(Collected data):
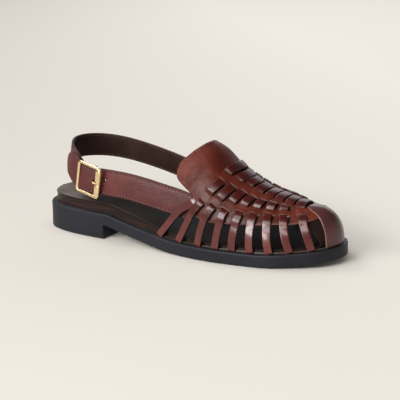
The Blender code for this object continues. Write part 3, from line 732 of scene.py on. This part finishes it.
def sheetColumns():
    # each column: its path by rise, five key rises, how strongly the weave moves it, its strip
    columns, tongue = [], sheetDesign["tongue"]
    for order, path in enumerate(tongue):
        low = path[0][0]
        keys = [low] + [key + (1 - key) * 0.12 * (1 - order / len(tongue)) for key in sheetKeys(1)[1:]]
        keys[1] = max(keys[1], low + 0.05)
        keys[2] = max(keys[2], keys[1] + 0.05)
        columns.append((path, keys, 0.0, None))
    for number in range(1, frontStrip + 1):
        path, keys = weave["paths"][number], sheetKeys(number)
        for offset, strength in ((1, 0.4), (0.36, 1), (-0.36, 1), (-1, 0.8)):
            moved = []
            for rise, along in path:
                at = min(max(rise, 0.05), 0.985)
                stretch = (lastPoint(along + 1, at) - lastPoint(along - 1, at)).length / 2
                moved.append((rise, along + offset * sheetDesign["slotWidth"] / 2 / stretch))
            columns.append((moved, keys, strength, number if offset > -1 else None))
        if number < frontStrip:
            ahead = weave["paths"][number + 1]
            middle = [(rise, (readTable(path, rise) + readTable(ahead, rise)) / 2)
                      for rise in sorted({rise for rise, _ in path + ahead})]
            mixed = [(a + b) / 2 for a, b in zip(keys, sheetKeys(number + 1))]
            columns.append((middle, mixed, 0.0, None))
    for along, top, shift in sheetDesign["front"]:
        keys = [0.0] + [key + shift for key in sheetKeys(frontStrip)[1:]]
        columns.append((((0, along), (0.5, along), (0.75, top), (1, top)), keys, 0.0, None))
    return columns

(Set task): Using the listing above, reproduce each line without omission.

(Solution for this task):
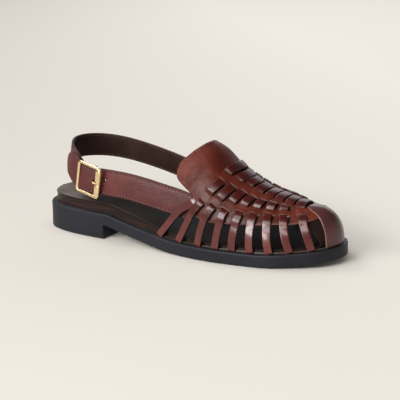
The Blender code for this object continues. Write part 3, from line 732 of scene.py on. This part finishes it.
def sheetColumns():
    # each column: its path by rise, five key rises, how strongly the weave moves it, its strip
    columns, tongue = [], sheetDesign["tongue"]
    for order, path in enumerate(tongue):
        low = path[0][0]
        keys = [low] + [key + (1 - key) * 0.12 * (1 - order / len(tongue)) for key in sheetKeys(1)[1:]]
        keys[1] = max(keys[1], low + 0.05)
        keys[2] = max(keys[2], keys[1] + 0.05)
        columns.append((path, keys, 0.0, None))
    for number in range(1, frontStrip + 1):
        path, keys = weave["paths"][number], sheetKeys(number)
        for offset, strength in ((1, 0.4), (0.36, 1), (-0.36, 1), (-1, 0.8)):
            moved = []
            for rise, along in path:
                at = min(max(rise, 0.05), 0.985)
                stretch = (lastPoint(along + 1, at) - lastPoint(along - 1, at)).length / 2
                moved.append((rise, along + offset * sheetDesign["slotWidth"] / 2 / stretch))
            columns.append((moved, keys, strength, number if offset > -1 else None))
        if number < frontStrip:
            ahead = weave["paths"][number + 1]
            middle = [(rise, (readTable(path, rise) + readTable(ahead, rise)) / 2)
                      for rise in sorted({rise for rise, _ in path + ahead})]
            mixed = [(a + b) / 2 for a, b in zip(keys, sheetKeys(number + 1))]
            columns.append((middle, mixed, 0.0, None))
    for along, top, shift in sheetDesign["front"]:
        keys = [0.0] + [key + shift for key in sheetKeys(frontStrip)[1:]]
        columns.append((((0, along), (0.5, along), (0.75, top), (1, top)), keys, 0.0, None))
    return columns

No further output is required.